Por Almudena Grandes |
Algunas veces, yo también cedo al desánimo de pensar que nada volverá a ser como antes.
Pero esta mañana, al abrir el balcón, he respirado un aire conocido, y más que conocido, familiar, y más que familiar, conmovedor. ¿Qué hago yo aquí?, me he preguntado, ¿qué hago en pijama, perdiendo el tiempo, mirando el móvil? El aire del último sábado de mayo tampoco lo entendía. Su estupor, tan profundo como el mío, me ha enseñado que, tal vez, algunas cosas no volverán a ser iguales, pero otras no cambiarán jamás.

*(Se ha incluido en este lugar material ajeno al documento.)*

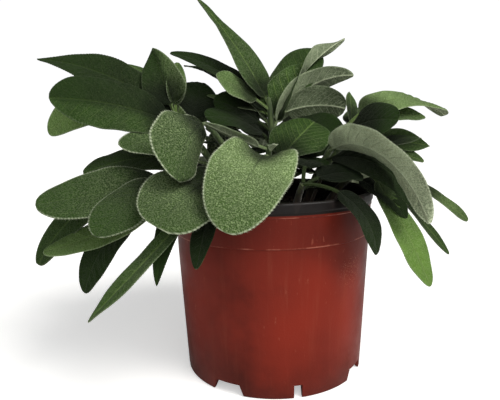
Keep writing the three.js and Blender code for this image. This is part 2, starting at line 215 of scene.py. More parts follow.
def newMaterial(name, **fixed):
    # a material with its constant sockets set; underscores stand for spaces
    material = bpy.data.materials.new(name)
    material.use_nodes = True
    shader = material.node_tree.nodes["Principled BSDF"]
    for key, value in fixed.items():
        shader.inputs[key.replace("_", " ")].default_value = value
    return material, material.node_tree, shader.inputs


def relief(tree, height, depth):
    # bump of a height between 0 and 1, its depth in metres
    made = tree.nodes.new("ShaderNodeBump")
    made.inputs["Strength"].default_value = 1
    made.inputs["Distance"].default_value = depth
    tree.links.new(height, made.inputs["Height"])
    return made.outputs["Normal"]


def wire(tree, shaderInputs, colour, rough, normal=None):
    for label, value in (("Base Color", colour), ("Roughness", rough), ("Normal", normal)):
        if value is not None:
            tree.links.new(value, shaderInputs[label])


# Grain that most materials take their wear, dust and patches from: noise between 0 and 1, which
# may be stretched along an axis
def makeGrain():
    group, ins, outs = newGroup(
        "grain", [("Place", "Vector"), ("Stretch", "Vector"), ("Scale", "Float"),
                  ("Detail", "Float"), ("Roughness", "Float")], [("Mask", "Float")])
    moved = add(group, "ShaderNodeVectorMath", ins["Place"], ins["Stretch"], operation="MULTIPLY")
    mask = add(group, "ShaderNodeTexNoise", moved, ins["Scale"], ins["Detail"], ins["Roughness"])
    group.links.new(mask, outs["Mask"])
    return group


grainGroup = makeGrain()


def grain(tree, place, scale, depth=2.0, rough=0.5, stretch=(1, 1, 1)):
    # the grain group in a material, scale in cells a metre
    return useGroup(tree, grainGroup, Place=place, Stretch=stretch, Scale=scale, Detail=depth,
                    Roughness=rough)["Mask"]


# Red plastic of the pot: washed streaks down the wall, dull, dark and bright patches, a painted
# highlight in soft upright bands, painted shade on the upper wall under the leaves, pale scuffs,
# a chalky line on each step of the wall, two scratched places, and the black band on top
chalkLines = [  # depth below the top of the lip and width, in mm
    (pot["band"] - 0.2, 0.6), (pot["lipHeight"] + pot["collar"], 0.45)]
scratches = [  # turn about the pot's axis, height and radius in mm, how fine and how dense
    (-44, 72, 12, 1300, 0.57), (-84, 93, 1.2, 400, 0.3)]
scratchForm = {"fade": 3, "core": 0.3, "contrast": 0.14, "strength": 0.75}
bandEdge = 0.3  # mm over which the red turns black


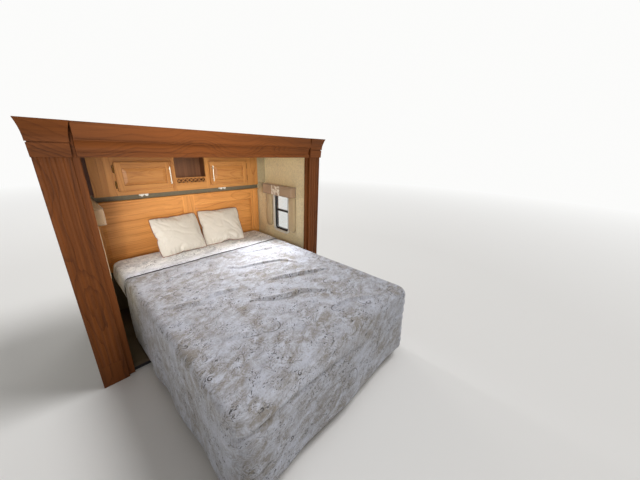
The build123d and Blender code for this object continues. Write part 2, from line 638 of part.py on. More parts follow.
with BuildPart() as mattress:
    with BuildSketch(Plane.XY.offset(DECK_TOP)):
        with Locations((0, mattress_y)):
            RectangleRounded(MATTRESS_WIDTH, MATTRESS_LENGTH, MATTRESS_CORNER)
    extrude(amount=MATTRESS_THICK)
    fillet(mattress.faces().filter_by(Axis.Z).edges(), MATTRESS_EDGE)
keep(mattress.part, "mattress")

# Bedding hangs over the mattress, its sides and foot flared down to the hem
with BuildPart() as quilt:
    for out, mode in ((QUILT, Mode.ADD), (0, Mode.SUBTRACT)):
        for height, flare in ((QUILT_HEM, 1), (mattress_top + SOFT_GAP + out, 0)):
            half = MATTRESS_WIDTH / 2 + SOFT_GAP + out + flare * SIDE_FLARE
            foot = mattress_foot - SOFT_GAP - out - flare * FOOT_FLARE
            with BuildSketch(Plane.XY.offset(height)):
                with Locations((0, (foot + cover_start) / 2)):
                    Rectangle(2 * half, cover_start - foot)
                fillet(vertices().group_by(Axis.Y)[0], MATTRESS_CORNER + out)
        loft(ruled=True, mode=mode)
keep(quilt.part, "quilt")

with BuildPart() as head_cover:
    half = MATTRESS_WIDTH / 2 + SOFT_GAP
    hem = DECK_TOP + COVER_LIFT
    block(-half - QUILT, half + QUILT, cover_start + SOFT_GAP, cover_end, hem, bed_top)
    fillet(head_cover.edges().filter_by(Axis.Y).group_by(Axis.Z)[-1], QUILT * 0.9)
    block(-half, half, cover_start, mattress_head + SOFT_GAP, hem, bed_top - QUILT, Mode.SUBTRACT)
keep(head_cover.part, "head_cover")

# Each pillow: its middle along X, its lower front edge from the headboard, and its turn about Z
PILLOWS = (
    # name, middle, reach, turn
    ("left", -196.0, 274.0, 3.0),
    ("right", 268.0, 270.0, -8.0),
)
lean = math.radians(PILLOW_LEAN)
rise = ((PILLOW_HEIGHT / 2 - PILLOW_ROUND) * math.sin(lean)
        + (PILLOW_THICK / 2 - PILLOW_ROUND) * math.cos(lean) + PILLOW_ROUND)
for side, middle, reach, turn in PILLOWS:
    centre = (middle, headboard_y - reach + PILLOW_HEIGHT / 2 * math.cos(lean), bed_top + SOFT_GAP + rise)
    spin = math.radians(turn)
    along = Vector(math.cos(spin), math.sin(spin), 0)
    normal = Vector(math.sin(lean) * math.sin(spin), -math.sin(lean) * math.cos(spin), math.cos(lean))
    with BuildPart(Plane(origin=centre, x_dir=along, z_dir=normal)) as pillow:
        Box(PILLOW_WIDTH, PILLOW_HEIGHT, PILLOW_THICK)
        fillet(pillow.edges().filter_by(Axis(centre, normal)), PILLOW_THICK / 2)
        fillet(pillow.edges(), PILLOW_ROUND)
    keep(pillow.part, f"pillow_{side}")
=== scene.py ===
"""Finishes and soft goods of a fifth wheel trailer's bed slide-out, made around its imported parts."""

import math

import bmesh
import bpy
from bpy.props import FloatProperty, FloatVectorProperty, PointerProperty
from bpy.types import Operator, Panel, PropertyGroup
from mathutils import Color, Matrix, Vector, noise


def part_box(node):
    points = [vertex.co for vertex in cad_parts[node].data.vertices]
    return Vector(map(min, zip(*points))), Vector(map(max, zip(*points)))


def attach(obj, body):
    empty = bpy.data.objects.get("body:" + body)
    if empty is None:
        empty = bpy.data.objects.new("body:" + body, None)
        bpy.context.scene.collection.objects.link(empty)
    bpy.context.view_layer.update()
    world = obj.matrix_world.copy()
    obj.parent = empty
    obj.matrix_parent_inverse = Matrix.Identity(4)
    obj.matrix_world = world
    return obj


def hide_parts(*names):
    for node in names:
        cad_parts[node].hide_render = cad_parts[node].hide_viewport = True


bl_info = {
    "name": "Bed slide-out",
    "version": (1, 0, 0),
    "blender": (4, 5, 0),
    "location": "3D Viewport > Sidebar > Slide-out",
    "description": "Dresses a trailer's bed slide-out: wood, walls, windows, upholstery and bedding",
    "category": "Object",
}

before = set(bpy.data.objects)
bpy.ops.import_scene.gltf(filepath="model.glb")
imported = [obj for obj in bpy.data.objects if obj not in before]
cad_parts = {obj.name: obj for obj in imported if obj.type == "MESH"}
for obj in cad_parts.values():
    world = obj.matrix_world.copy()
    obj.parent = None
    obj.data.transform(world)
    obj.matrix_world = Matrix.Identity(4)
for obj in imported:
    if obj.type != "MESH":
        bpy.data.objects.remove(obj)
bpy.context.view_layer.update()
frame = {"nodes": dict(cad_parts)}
BODY = "slide_box"
SIDES = (("left", -1), ("right", 1))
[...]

Esta mañana, yo debería haber hecho las cosas deprisa. Madrugar en sábado para desayunar en un momento, sentarme a escribir este artículo sin perder de vista el reloj, ducharme, vestirme y salir a escape de casa para comprobar que, una vez más, me he equivocado al escoger mi ropa y voy a tiritar de frío, o a asarme de calor, dentro de la caseta. Esta mañana, yo debería estar caminando hasta el Retiro después de haber estudiado el plano de la Feria para calcular por qué puerta me convendría entrar en el parque, pero aquí estoy, en pijama, haciendo las cosas despacio, a solas, en mi mesa. Muriéndome de asco por segundo año consecutivo.
Hoy no me encontraré a viejos amigos, no abrazaré a personas queridas a las que no veo desde hace meses, no tendré qué decidir en qué quiosco, ni con quién, me sentaré a tomar algo después de la firma, no me expondré al feliz desbarajuste de todos mis propósitos, no comeré cualquier cosa en una barra abarrotada o en la última mesa libre de un restaurante que está a punto de cerrar la cocina, ni podré dormir la siesta encima de unos cartones tirados sobre la hierba del parque, el placer supremo de tantos y tantos años que en éste me faltará, como me faltó hace 12 meses. Hoy no terminaré el día agotada. No arrastraré mi derrota por el suelo del paseo de coches, no me tentará la última cañita dentro o fuera de la verja, no acabaré cenando con amigos en cualquier esquina de Menéndez Pelayo, ni tendré que esperar media hora antes de distinguir una luz verde encendida sobre el techo de un taxi, ni me desplomaré en la cama, muerta de cansancio, al llegar a casa. Y lo que es mejor, pero sobre todo mucho peor, mañana no habrá cambiado nada. El domingo será tan lento, tan casero, tan ocioso y descansado como el sábado.
Siempre me ha gustado la Feria del Libro de Madrid, pero nunca hasta ahora habría creído que me gustara tanto. Año tras año, he echado las mismas pestes que los demás, esto es una paliza, es demasiado largo, sobra un fin de semana, vamos a acabar todos alcoholizados, y mañana más, y dentro de siete días otra vez lo mismo, y encima las fiestas, y las presentaciones que coinciden con las firmas, todo el día corriendo para llegar tarde a todas partes, un cuerpo humano no aguanta esto, etcétera, etcétera, etcétera. Todo eso he dicho yo, año tras año. Lo recuerdo ahora, en estas semanas tan rigurosamente descansadas, y lo echo tanto de menos que esta mañana, al abrir el balcón, me han entrado ganas de ponerme a llorar.
A otras personas, el aire de una mañana de primavera les contará otras historias para sembrar en ellos nostalgias diferentes, sabores, olores, canciones, el estruendo de la pólvora, el hormigueo de unos pies que se duelen de no bailar, el brillo de unas fogatas que arden en la playa. Si es así, todas esas personas habrán aprendido, delante de un balcón abierto, que cuando termine este odioso paréntesis que nos mantiene inmóviles, congelados y ociosos como víctimas de una maldición inmerecida, volverán el ajetreo y el cansancio del que hemos echado pestes tantas veces.
En el futuro, tal vez existan cosas, fechas, fiestas, acontecimientos, que no lleguen a recuperar el carácter que poseían antes de que lo arruinara la pandemia. Tal vez algunas tradiciones, incluso muy antiguas, puedan llegar a verse afectadas en mayor o menor grado por estos dos años de ausencia. Me extrañaría, pero no puedo saberlo. Lo que sí sé es que, dentro de un año, el último fin de semana de mayo, los dos primeros de junio, no se parecerán en nada a los que estoy viviendo en 2021.
Sé que, en 2022, volveré a dormir la siesta sobre unos cartones, encima de la hierba, detrás de las casetas.
Eso me ha contado el aire, esta mañana.